The state adds friction in ways contractors know well. Salt air shortens the life of exterior materials on the coast; freeze-thaw cycles punish masonry and asphalt; and older housing stock in North Jersey means more surprises once walls open up. On top of that, New Jersey construction moves through local permit offices, inspections, and code sign-offs, so a job that looks simple on paper can sit for days or weeks if the package is incomplete. We plan around that reality.

That means leaving slack for weather holds, change orders, and inspection delays, especially on shore rehabs, multifamily turnovers, and commercial tenant improvements. It also means treating job documentation as part of the build, not an afterthought. If the scope involves a town with tight scheduling or a borough that likes multiple inspection steps, the financing needs to respect that timeline. In New Jersey, the contractor who manages the paper trail usually gets paid faster and borrows more efficiently.

How we structure it

For New Jersey contractors, Fast Funding can show up three ways. A term loan works when the money has a clear end use: a truck, a mini-excavator, a spray rig, a metal brake, or working capital for a larger job. An equipment lease keeps cash in the business when the asset is depreciating anyway, which matters if you are replacing fleet vehicles for jobs running from Bergen County to Atlantic City. A revolving line is the cleanest fit for material purchases, mobilization, payroll, and the gap between invoice date and payment date.

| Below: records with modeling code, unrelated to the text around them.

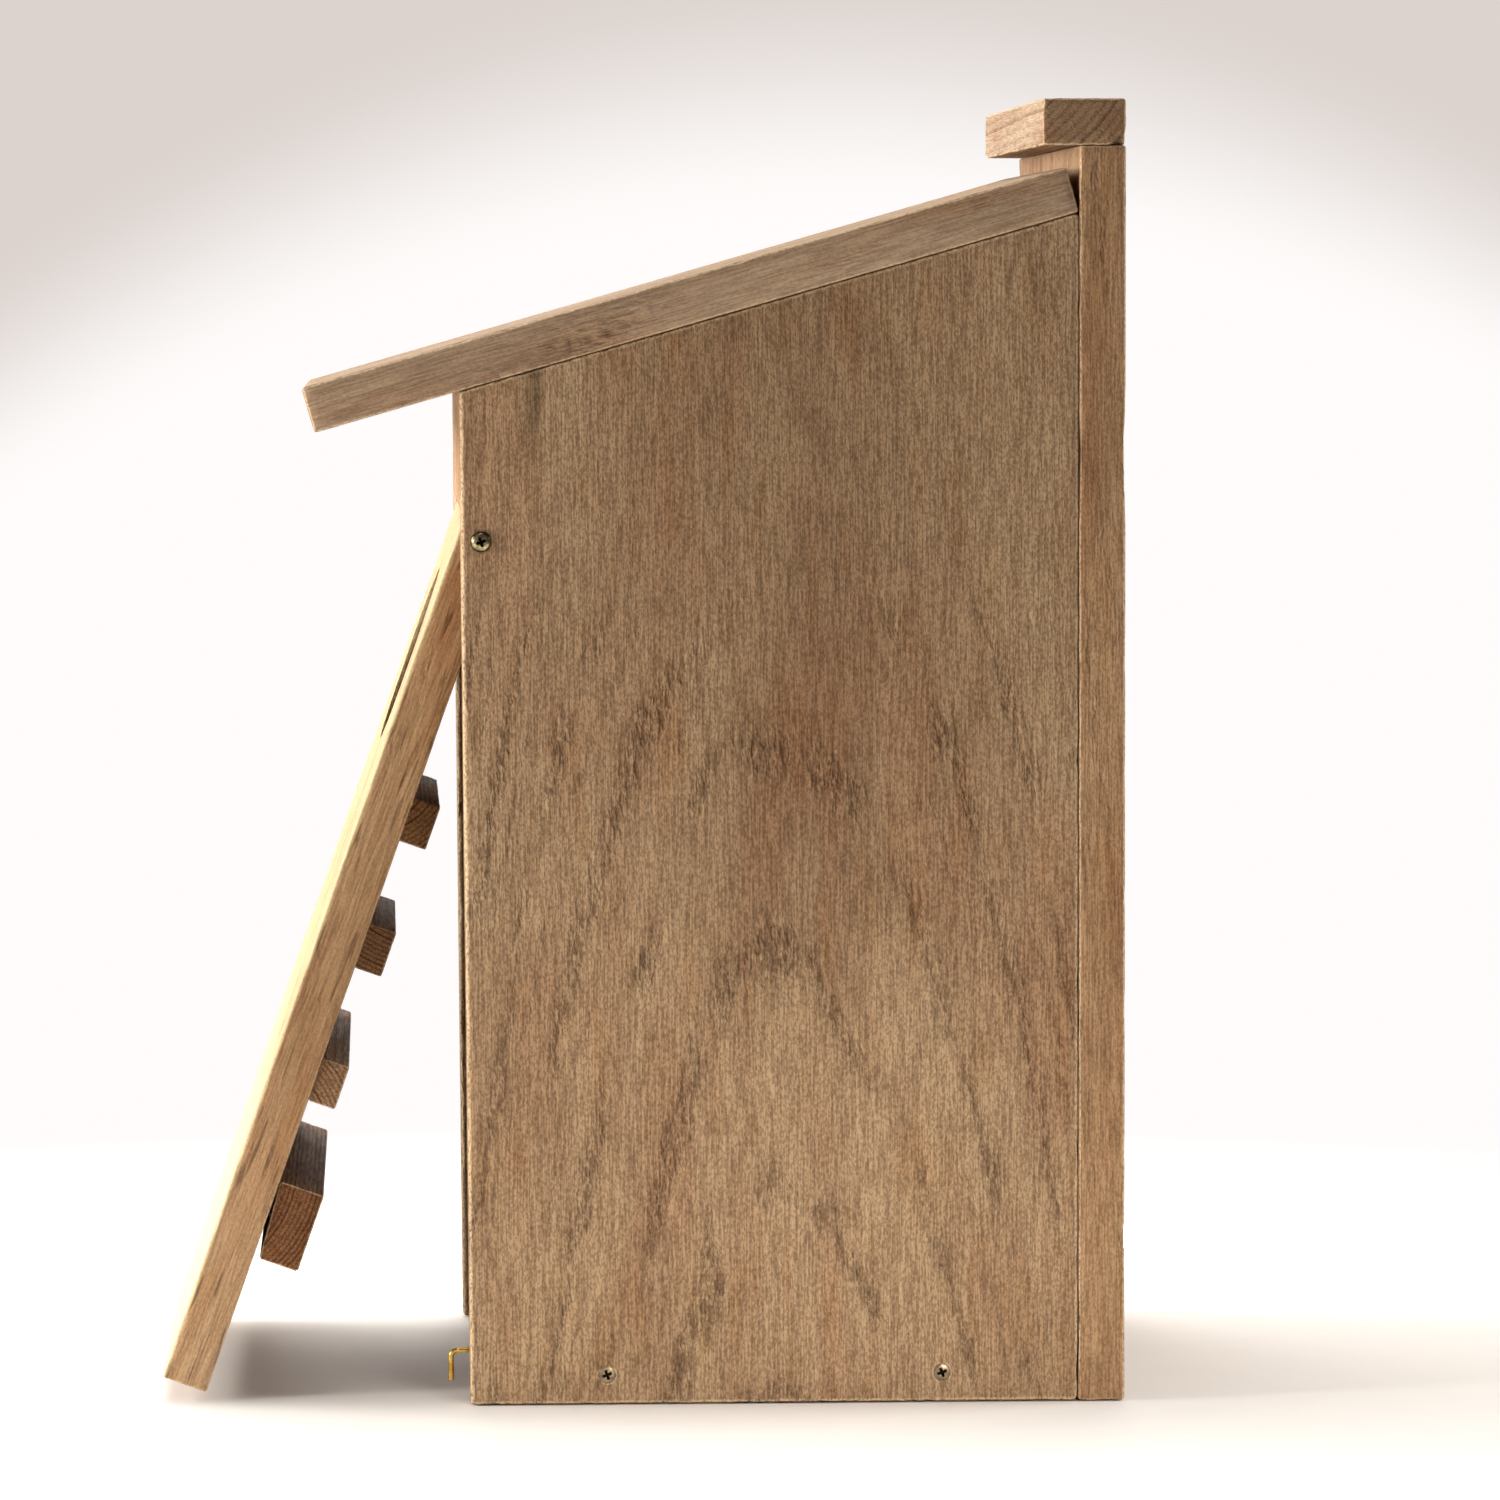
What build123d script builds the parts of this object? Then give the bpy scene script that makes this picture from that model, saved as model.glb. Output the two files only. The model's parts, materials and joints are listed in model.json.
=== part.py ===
from build123d import *
import os
from math import cos, radians, sin, tan

os.makedirs("parts", exist_ok=True)

# Cedar nest box with a swing-out front.  Millimetres, +Z up, the front faces -Y.
# The origin is the centre of the base: mid-width, mid-depth, on the underside of the floor board.

# ---- boards ---------------------------------------------------------------------------------
STOCK = 19.0                 # every board is 3/4 inch stock
WIDTH = 298.0                # outside width over the two sides
BASE_DEPTH = 267.0           # front edge of a side to the rear face of the back board, at the base
FRONT_LEAN = 3.2             # the front edge stands this much further out at its top
SIDE_REAR = 484.0            # height of a side where it meets the back board
ROOF_SLOPE = 16.0            # degrees, falling towards the front
ROOF_LENGTH = 322.0          # along the slope
BACK_HEIGHT = 511.0
CLEAT_DEPTH = 34.0
EDGE_EASE = 1.2              # rounding of the sides' outer front edges

# ---- door -----------------------------------------------------------------------------------
DOOR_OPEN = 19.5             # degrees from hanging straight down, as the box stands here
DOOR_GAP = 1.5               # between the door and each side
DOOR_LENGTH = 365.7          # pivot to bottom end
DOOR_RISE = 8.5              # pivot to top end
DOOR_TOP_ROUND = 3.0
PIVOT_SETBACK = 128.0        # pivot axis in front of the origin
PIVOT_HEIGHT = 351.2
PANEL_BOTTOM = 364.0         # underside of the fixed front panel, just clear of the door's top
HOLE_WIDTH = 102.0           # 4 by 3 inch oval entrance
HOLE_HEIGHT = 76.0
HOLE_DROP = 58.0             # pivot to the middle of the entrance
SHUT_SPACE = 3.2             # from the plumb door's inner face to the floor board, its stop

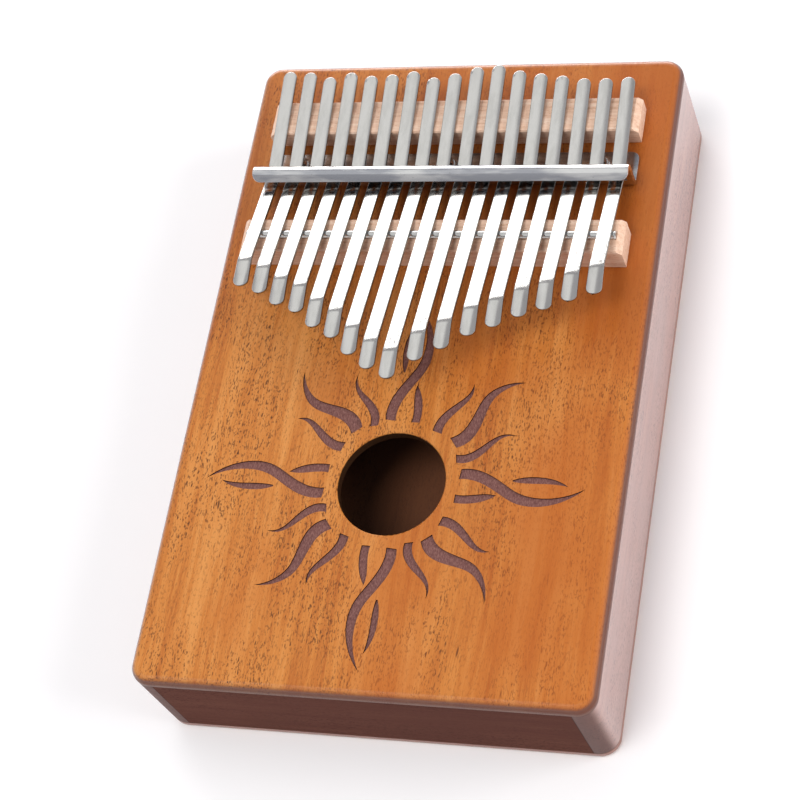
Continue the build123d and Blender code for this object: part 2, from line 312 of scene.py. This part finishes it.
from_hole = where.vector("SUBTRACT", (0, sound_hole_y, 0))
radius = from_hole.vector("MULTIPLY", (1, 1, 0)).vector("LENGTH", output=1)
in_sun = radius.rises(sun_inside - 0.3 * mm, sun_inside) * radius.rises(sun_outside + 1 * mm, sun_outside)
cut = z.rises(board_face - 0.04 * mm, board_face - 0.10 * mm) * in_sun
floor = z.rises(groove_floor + 0.08 * mm, groove_floor + 0.02 * mm) * in_sun
scorch_lines = where.stretched(0.9 * mm, 0.30 * mm, "X").noise(3.0, 0.7)
scorched = scorch_lines.ramp(
    (0.3, (0.105, 0.044, 0.040)), (0.5, (0.185, 0.082, 0.073)), (0.72, (0.290, 0.150, 0.128))
)
burnt = floor.mixes((0.030, 0.010, 0.008), scorched)
outside_sun = radius.rises(sun_outside, sun_outside + 2 * mm)
outer_edge = outside_sun * z.rises(board_face - 0.15 * mm, board_face - 1.1 * mm)
colour = (outer_edge * 0.85).mixes(colour, (0.085, 0.030, 0.026))
hole_wall = radius.rises(sound_hole_radius + 0.5 * mm, sound_hole_radius + 0.1 * mm)
hole_wall = hole_wall * z.rises(board_face - 0.2 * mm, board_face - 0.5 * mm)
colour = (hole_wall * 0.95).mixes(colour, (0.014, 0.008, 0.006))
colour = cut.mixes(colour, burnt)
height = scorch_lines * cut * 0.8 - pores * (1 - cut) * 0.35
bump = height.bump(0.7, 0.09 * mm)
feed(surface, base_color=colour, roughness=cut * 0.35 + pores * 0.15 + 0.40, normal=bump)
lacquer_bead = outside_sun * z.rises(board_face - 0.01 * mm, board_face - 0.12 * mm)
under_bead = outside_sun * z.rises(board_face - 0.9 * mm, board_face - 1.5 * mm)
coat = ((1 - cut) * 0.25 + lacquer_bead * 0.75) * (1 - under_bead * 0.9)
feed(surface, coat_weight=coat, coat_roughness=0.2, coat_ior=1.5)
feed(surface, specular_ior_level=0.22)
dress("soundboard", board_wood)

# ---- Rear rest and front bridge ----
# Two bare, sanded bars of pale beech. Their grain runs along the bar, with short warm ray flecks.
# Both are glued to the soundboard, and the bridge has a shallow groove along its top for the rod.
bar_wood, where, surface = shader("pale_beech")
lines = where.stretched(0.9 * mm, 22 * mm, "X").noise(4.0, 0.6)
flecks = where.stretched(0.36 * mm, 1.9 * mm, "X").spots(0.30)
patches = where.stretched(4 * mm, 12 * mm, "X").noise(2.0).rises(0.35, 0.65)
colour = lines.ramp((0.3, (0.62, 0.38, 0.25)), (0.5, (0.78, 0.53, 0.39)), (0.7, (0.86, 0.66, 0.53)))
colour = (patches * 0.35).mixes(colour, (0.74, 0.47, 0.33))
colour = (flecks * 0.6).mixes(colour, (0.52, 0.22, 0.085))
bump = (lines - flecks * 0.5).bump(0.5, 0.05 * mm)
feed(surface, base_color=colour, roughness=lines * 0.1 + 0.58, normal=bump)
for node in ("rear_rest", "front_bridge"):
    dress(node, bar_wood)

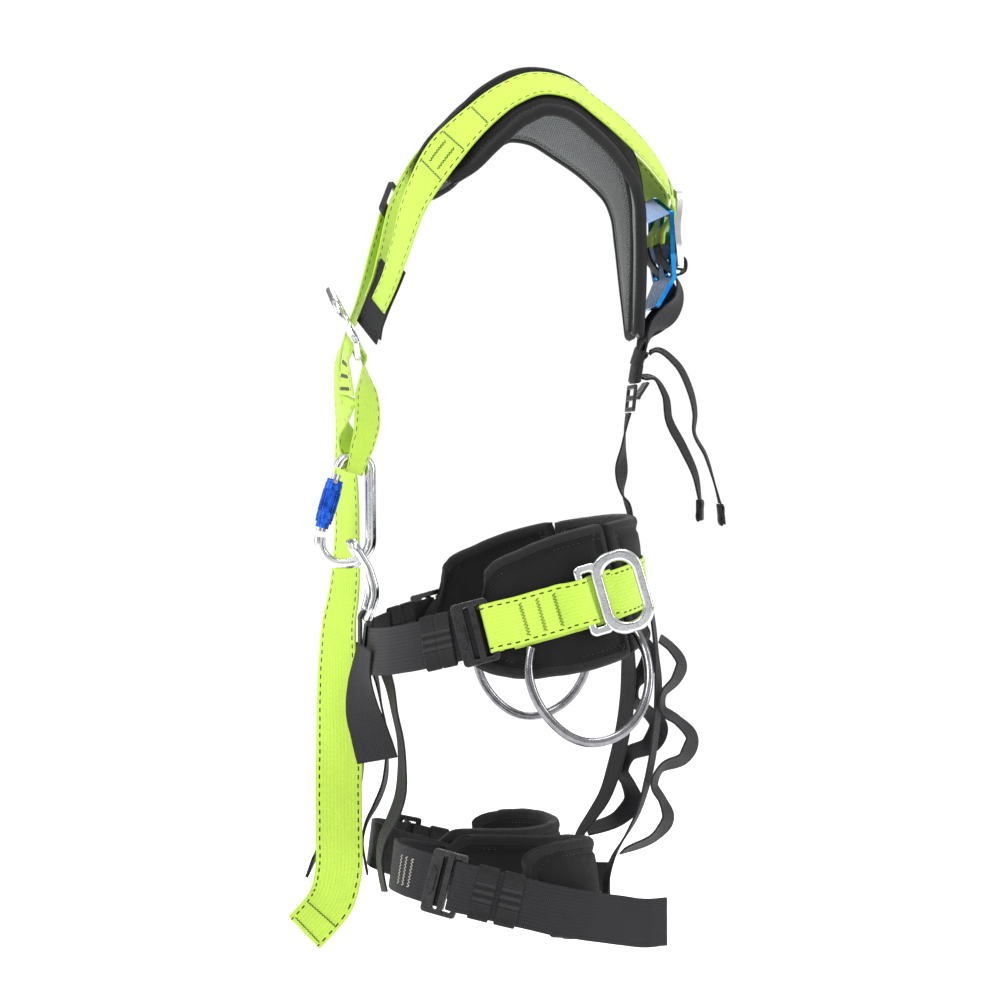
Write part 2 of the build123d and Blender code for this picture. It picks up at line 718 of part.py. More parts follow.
def ventral_ring():
    """A bent round-rod D: straight bar below, apex forward and up."""
    x, y, z = VENTRAL_BAR
    half = [(0, y, z), (28, y, z), (28, -121, 20), (24, -127, 42), (20, -142, 67), (0, -142, 67)]
    with BuildPart() as ring:
        with BuildLine():
            side = FilletPolyline(*half, radius=[10, 30, 26, 11])
            mirror(side, about=Plane.YZ)
        with BuildSketch(Plane((0, y, z), z_dir=(1, 0, 0))):
            Circle(RING_ROD)
        sweep()
    return ring.part


# The carabiner, in (y, z) on the wearer's middle plane
HOOK_X = 0.0
HOOK_CORNERS = [(-154, 137.5), (-149, 147), (-124, 147), (-123, 47), (-174, 47), (-171, 72)]
HOOK_RADII = [8, 12, 23, 20]
GATE_FOOT = (-171.0, 77.0)
GATE_HEAD = (-155.0, 132.0)
HOOK_TOP = (0.0, -139.5, 144.0)


def hook_point(spot):
    """A point of the carabiner's plane."""
    return (HOOK_X, *spot)


def carabiner_body():
    """The forged hook, open where the gate closes it, with a flat cheek at the hinge."""
    with BuildPart() as hook:
        with BuildLine() as path:
            FilletPolyline(*map(hook_point, HOOK_CORNERS), radius=HOOK_RADII)
        with BuildSketch(Plane(path.line @ 0, z_dir=path.line % 0)):
            Circle(HOOK_ROD)
        sweep()
    return hook.part


def gate_plane(share):
    """A plane across the gate, that share of the way up it."""
    foot, head = Vector(*hook_point(GATE_FOOT)), Vector(*hook_point(GATE_HEAD))
    return Plane(foot + (head - foot) * share, x_dir=(1, 0, 0), z_dir=head - foot)


def gate_length():
    """From the gate's hinge to its head."""
    return dist(GATE_FOOT, GATE_HEAD)


def carabiner_gate():
    """The gate's rod."""
    with BuildPart() as gate:
        with BuildSketch(gate_plane(0.0).offset(0.6)):
            Circle(4.4)
        extrude(amount=gate_length() - 1.4)
    return gate.part


def carabiner_sleeve():
    """The twist-lock sleeve with its knurled waist."""
    bore = 4.7
    steps = ((5, 6.2), (4, 7.8), (6, 8.2), (22, 7.7), (6, 8.2), (4, 7.6))
    with BuildPart() as sleeve:
        height = 4.0
        for length, radius in steps:
            with BuildSketch(gate_plane(0.0).offset(height)):
                Circle(radius)
                Circle(bore, mode=Mode.SUBTRACT)
            extrude(amount=length)
            height += length
        with BuildSketch(gate_plane(0.0).offset(19.5)):
            with PolarLocations(7.9, 20):
                Circle(0.75)
        extrude(amount=21)
    return sleeve.part


def carabiner_pin():
    """The rivet through the gate's head end of the sleeve, on the wearer's left."""
    plane = gate_plane(0.86)
    with BuildPart() as pin:
        with BuildSketch(Plane(plane.origin + Vector(8.3, 0, 0), z_dir=(1, 0, 0))):
            Circle(1.9)
        extrude(amount=0.9)
    return pin.part


def back_buckle():
    """A small three-bar buckle on the spine strap."""
    frame = soft_plate((0, 0, 26, 42, 3), [(5.6, 0, 6.0, 33, 1), (-5.6, 0, 6.0, 33, 1)], 3.0, 0.8)
    return frame.moved(BACK_BUCKLE.location)


def back_lever():
    """The buckle's lever, tilted up and back."""
    with BuildPart() as lever:
        with Locations((9, 0, 0)):
            Box(19, 30, 2.4)
        with Locations((1.0, 0, 0)):
            Cylinder(1.8, 30, rotation=(90, 0, 0))
        fillet(lever.edges().filter_by(Axis.Z).group_by(Axis.X)[-1], 1.0)
    return lever.part.moved(BACK_LEVER.location)


BACK_BUCKLE = Plane((0, 126.5, 204), x_dir=(0, 0.10, 1), z_dir=(0, 1, -0.10))
BACK_LEVER = Plane((0, 130.8, 203.5), x_dir=(0, 0.55, 0.83), z_dir=(0, 0.83, -0.55))


def chest_buckle():
    """The right shoulder strap's adjuster, between the strap and its tail."""
    row = SHOULDER_STRAP[3]
    way = Vector(*SHOULDER_STRAP[4][:3]) - Vector(*SHOULDER_STRAP[2][:3])
    normal = Vector(*row[3:6])
    normal = (normal - way * (normal.dot(way) / way.dot(way))).normalized()
    place = Plane(Vector(*row[:3]) + normal * 3.6, x_dir=way, z_dir=normal)
    return mirror(strap_buckle(place), about=Plane.YZ)


def tail_ends(rows):
    """The folded end of a rear tail, as a small block."""
    low, above = Vector(*rows[-1][:3]), Vector(*rows[-2][:3])
    way = (low - above).normalized()
    normal = Vector(*rows[-1][3:6])
    normal = normal - way * normal.dot(way)
    with BuildPart() as end:
        with BuildSketch(Plane(low + way * 0.4, x_dir=way.cross(normal), z_dir=way)):
            RectangleRounded(NARROW + 3, 6.5, 2)
        extrude(amount=21)
    return end.part


def build_soft():
    """Writes every pad and length of webbing."""
    write_pair("shoulder_pad", ribbon(SHOULDER_PAD, YOKE_PAD))
    write("shoulder_strap_left", ribbon(SHOULDER_STRAP_LEFT, spans=3))
    write("shoulder_strap_right", mirror(ribbon(SHOULDER_STRAP, spans=3), about=Plane.YZ))
    over, under = (BACK_STRAP[:7] + moved_by(BACK_STRAP[7:], 0, y, 0) for y in (1.4, -1.4))
    write("back_strap_left", ribbon(over, spans=3))
    write("back_strap_right", mirror(ribbon(under, spans=3), about=Plane.YZ))
    write("back_riser", ribbon(BACK_RISER))
    write("back_tails", ribbon(BACK_TAIL_LEFT), ribbon(BACK_TAIL_RIGHT))
    write("dorsal_loop", ribbon(DORSAL_LOOP, spans=3))
    write("chest_sleeves", ribbon(CHEST_SLEEVE_LEFT), mirror(ribbon(CHEST_SLEEVE), about=Plane.YZ))
    write("chest_tail", ribbon(CHEST_TAIL))
    write("sternal_strap", ribbon(sternal_strap_rows()))
    write_pair("waist_pad", ribbon(waist_pad_rows(), PAD, 1))
    write("lumbar_pad", ribbon(lumbar_pad_rows(), PAD, 1))
    write("belt_webbing_back", ribbon(back_webbing_rows(), WEB, 1))
    write_pair("waist_webbing", ribbon(waist_webbing_rows()))
    write_pair("waist_strap", ribbon(waist_strap_rows(), WEB, 1))
    write("waist_tails", ribbon(WAIST_TAIL_LEFT), ribbon(WAIST_TAIL_RIGHT))
    write("ventral_loop", ribbon(VENTRAL_LOOP))
    write_pair("leg_pad", ribbon(leg_pad_rows(), PAD, 1))
    write_pair("leg_strap", ribbon(leg_strap_rows(), WEB, 1))
    write_pair("leg_tail", ribbon(leg_tail_rows()))
    write_both("front_risers", ribbon(FRONT_RISER))
    write_both("rear_risers", ribbon(REAR_RISER))
    write_both("rear_loops", ribbon(REAR_LOOPS))


def build_hard():
    """Writes every piece of metal, plastic and rubber."""
    write_pair("side_d", forged_d(seat(waist, SIDE_D, 4.5), 11, 14))
    write("sternal_d", forged_d(sternal_seat(), 4, 20))
    write("dorsal_plate", dorsal_plate())
    write("dorsal_d", dorsal_eye())
    write("ventral_ring", ventral_ring())
    write("carabiner_body", carabiner_body())
    write("carabiner_gate", carabiner_gate())
    write("carabiner_sleeve", carabiner_sleeve())
    write("carabiner_pin", carabiner_pin())
    write_pair("gear_loop", tube(GEAR_LOOP, TUBE))
    waist_place = seat(waist, WAIST_BUCKLE, RIDE)
    write_pair("waist_buckle", strap_buckle(waist_place))
    write_pair("waist_buckle_bar", buckle_bar(waist_place))
    leg_place = seat(thigh, LEG_BUCKLE, RIDE)
    write_pair("leg_buckle", strap_buckle(leg_place))
    write_pair("leg_buckle_bar", buckle_bar(leg_place))
    write_both("waist_keepers", keeper(seat(waist, WAIST_KEEPER, -0.5), (47, 6.4), 30, 1.6))
    bands = [keeper(seat(thigh, angle, 1.1), (47, 7.4), 19) for angle in (-12.0, -0.5)]
    write_both("leg_keepers", *bands)
    write("chest_buckle", chest_buckle())
    write("back_keepers", *[keeper_on(BACK_STRAP, i, (32, 6.6), 17) for i in (8, 9)])
    write("back_buckle", back_buckle())
    write("back_buckle_lever", back_lever())
    write("back_tail_ends", tail_ends(BACK_TAIL_LEFT), tail_ends(BACK_TAIL_RIGHT))


os.makedirs("parts", exist_ok=True)
build_soft()
build_hard()
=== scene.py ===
"""Looks of the full-body tree climbing harness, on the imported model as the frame.

Routes repeat the rows of the CAD model, in millimetres. make() and thread() turn them into metres.
A row is a point, the outward direction there and the width. CAD solids carry the metal parts' looks.
"""

import math

import bpy
import numpy as np
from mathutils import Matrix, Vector


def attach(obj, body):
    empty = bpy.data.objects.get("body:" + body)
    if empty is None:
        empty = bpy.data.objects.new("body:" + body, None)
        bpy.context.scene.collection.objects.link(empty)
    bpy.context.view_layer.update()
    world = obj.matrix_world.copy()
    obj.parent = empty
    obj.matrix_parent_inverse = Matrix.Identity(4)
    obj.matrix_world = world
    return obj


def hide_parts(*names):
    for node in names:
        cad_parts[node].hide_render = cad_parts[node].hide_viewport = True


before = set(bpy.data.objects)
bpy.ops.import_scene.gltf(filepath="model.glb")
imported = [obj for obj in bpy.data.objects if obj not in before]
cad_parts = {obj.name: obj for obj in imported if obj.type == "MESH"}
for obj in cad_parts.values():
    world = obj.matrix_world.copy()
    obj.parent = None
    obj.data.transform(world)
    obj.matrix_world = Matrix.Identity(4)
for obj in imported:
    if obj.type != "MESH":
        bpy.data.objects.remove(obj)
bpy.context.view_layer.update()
HARNESS = "harness"
MM = 0.001

# ---------------------------------------------------------------- routes

WIDE = 45.0  # main load webbing
MEDIUM = 30.0  # rear straps
SLIM = 25.0  # risers and loops
NARROW = 15.0  # free adjuster tails
WEB = 2.0  # thickness of every webbing
PAD = 10.0  # waist and leg padding
YOKE_PAD = 9.0  # shoulder padding
PAD_OUT = -7.2  # the middle of a pad, outward from the middle of the webbing on it
SECOND = 2.6  # the middle of a second layer of webbing, outward from the first
LEAN = 0.12  # how far a hoop's outer face looks upward

# Hoops: half widths, centre, level, rise toward the back, and how square the oval is
WAIST = ((166.0, 130.0), (0.0, 2.0), 0.0, 0.27, 2.8)
THIGH = ((84.0, 97.0), (101.0, -16.0), -255.0, -0.25, 2.3)

# Places round a hoop, in degrees
WAIST_BUCKLE = -13.9
WAIST_KEEPER = -30.0
SIDE_D = 15.7
LEG_BUCKLE = -33.0
LEG_KEEPERS = (-12.0, -0.5)

# The sternal D's base
STERNAL_BASE = (6.0, -139.5, 250.0)
STERNAL_FACE = (0.0, -1.0, -0.10)
STERNAL_ROLL = 20.0  # the left side hangs lower
STERNAL_LIFT = 4.0


def oval(hoop, angle, out=0.0, up=0.0, width=WIDE):
    """A row at an angle round a hoop, counted from the wearer's left toward the back."""
    half, centre, level, rise, power = hoop
    c, s = math.cos(math.radians(angle)), math.sin(math.radians(angle))
    x = half[0] * math.copysign(abs(c) ** (2 / power), c)
    y = half[1] * math.copysign(abs(s) ** (2 / power), s)
    nx = math.copysign((abs(x) / half[0]) ** (power - 1), x) / half[0]
    ny = math.copysign((abs(y) / half[1]) ** (power - 1), y) / half[1]
    size = math.hypot(nx, ny)
    nx, ny = nx / size, ny / size
    out = out - LEAN * up
    x, y = centre[0] + x + nx * out, centre[1] + y + ny * out
    return (x, y, level + rise * y + up, nx, ny, LEAN, width)


def waist(angle, out=0.0, up=0.0, width=WIDE):
    return oval(WAIST, angle, out, up, width)


def thigh(angle, out=0.0, up=0.0, width=WIDE):
    return oval(THIGH, angle, out, up, width)


def beside(hoop, angle, shift, out=0.0, up=0.0, width=WIDE):
    """The hoop's row that lies a shift in millimetres past an angle."""
    per_degree = math.dist(hoop(angle + 0.5)[:3], hoop(angle - 0.5)[:3])
    return hoop(angle + shift / per_degree, out, up, width)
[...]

If we place the file through an SBA 7(a)-style structure, the lender side often wants to see a 620+ FICO, 24+ months in business, and about 1.25x debt service coverage. Terms commonly run 60 to 84 months, and processing is often 30 to 45 days when the package is clean. For stronger credit, pricing may sit around 8% to 10% APR; fairer files often land around 10% to 12% APR. When the ask grows into an expansion or acquisition, the same structure can stretch to $5,000,000.

What the money actually does in New Jersey is usually straightforward. It pays for deposits on windows, roofing, lumber, concrete, or HVAC gear; it covers payroll while the first draw is still waiting; it buys a truck or trailer that can get from Camden to Cherry Hill to keep a job on schedule; and it gives the owner room to absorb permit lag without slowing the crew.

What the file needs

Eligibility is practical, not mystical. For SBA 7(a)-style credit, we usually want 24+ months in business, a 620+ FICO, and roughly 1.25x debt service coverage. New Jersey applicants should pull together two years of business tax returns, two years of personal tax returns, year-to-date profit and loss, a current balance sheet, business bank statements, AR/AP aging, and the signed contracts or estimates that show where the money is going.

We also want entity documents, an EIN, operating agreement or corporate paperwork, insurance certificates, and any New Jersey trade registration or local license that applies to the work. If the jobs are permit-heavy in a town like Jersey City, Hoboken, Newark, or a shore borough, include permits, approved plans, and job-cost breakdowns up front. That cuts the back-and-forth and tells us the file is real. In New Jersey, clean paperwork does not just satisfy underwriting; it speeds the job itself.

Frequently asked questions

Can a newer New Jersey contractor qualify?

Sometimes, but the cleanest approvals are usually for contractors with at least 24 months in business, a 620+ FICO, and steady cash flow. Newer files can still work if the deal is smaller and the paperwork is tight.

What do New Jersey contractors usually use the money for?

We usually see trucks, trailers, lifts, material deposits, payroll between draws, and bridge capital while permits or inspections slow the job. That is especially common on shore work and commercial tenant improvements.

Does working in New Jersey change the financing approach?

Yes. Shore weather, freeze-thaw damage, older buildings, and local permit timing all affect how much cushion a project needs. We size the structure around that reality instead of pretending the job will run on a perfect schedule.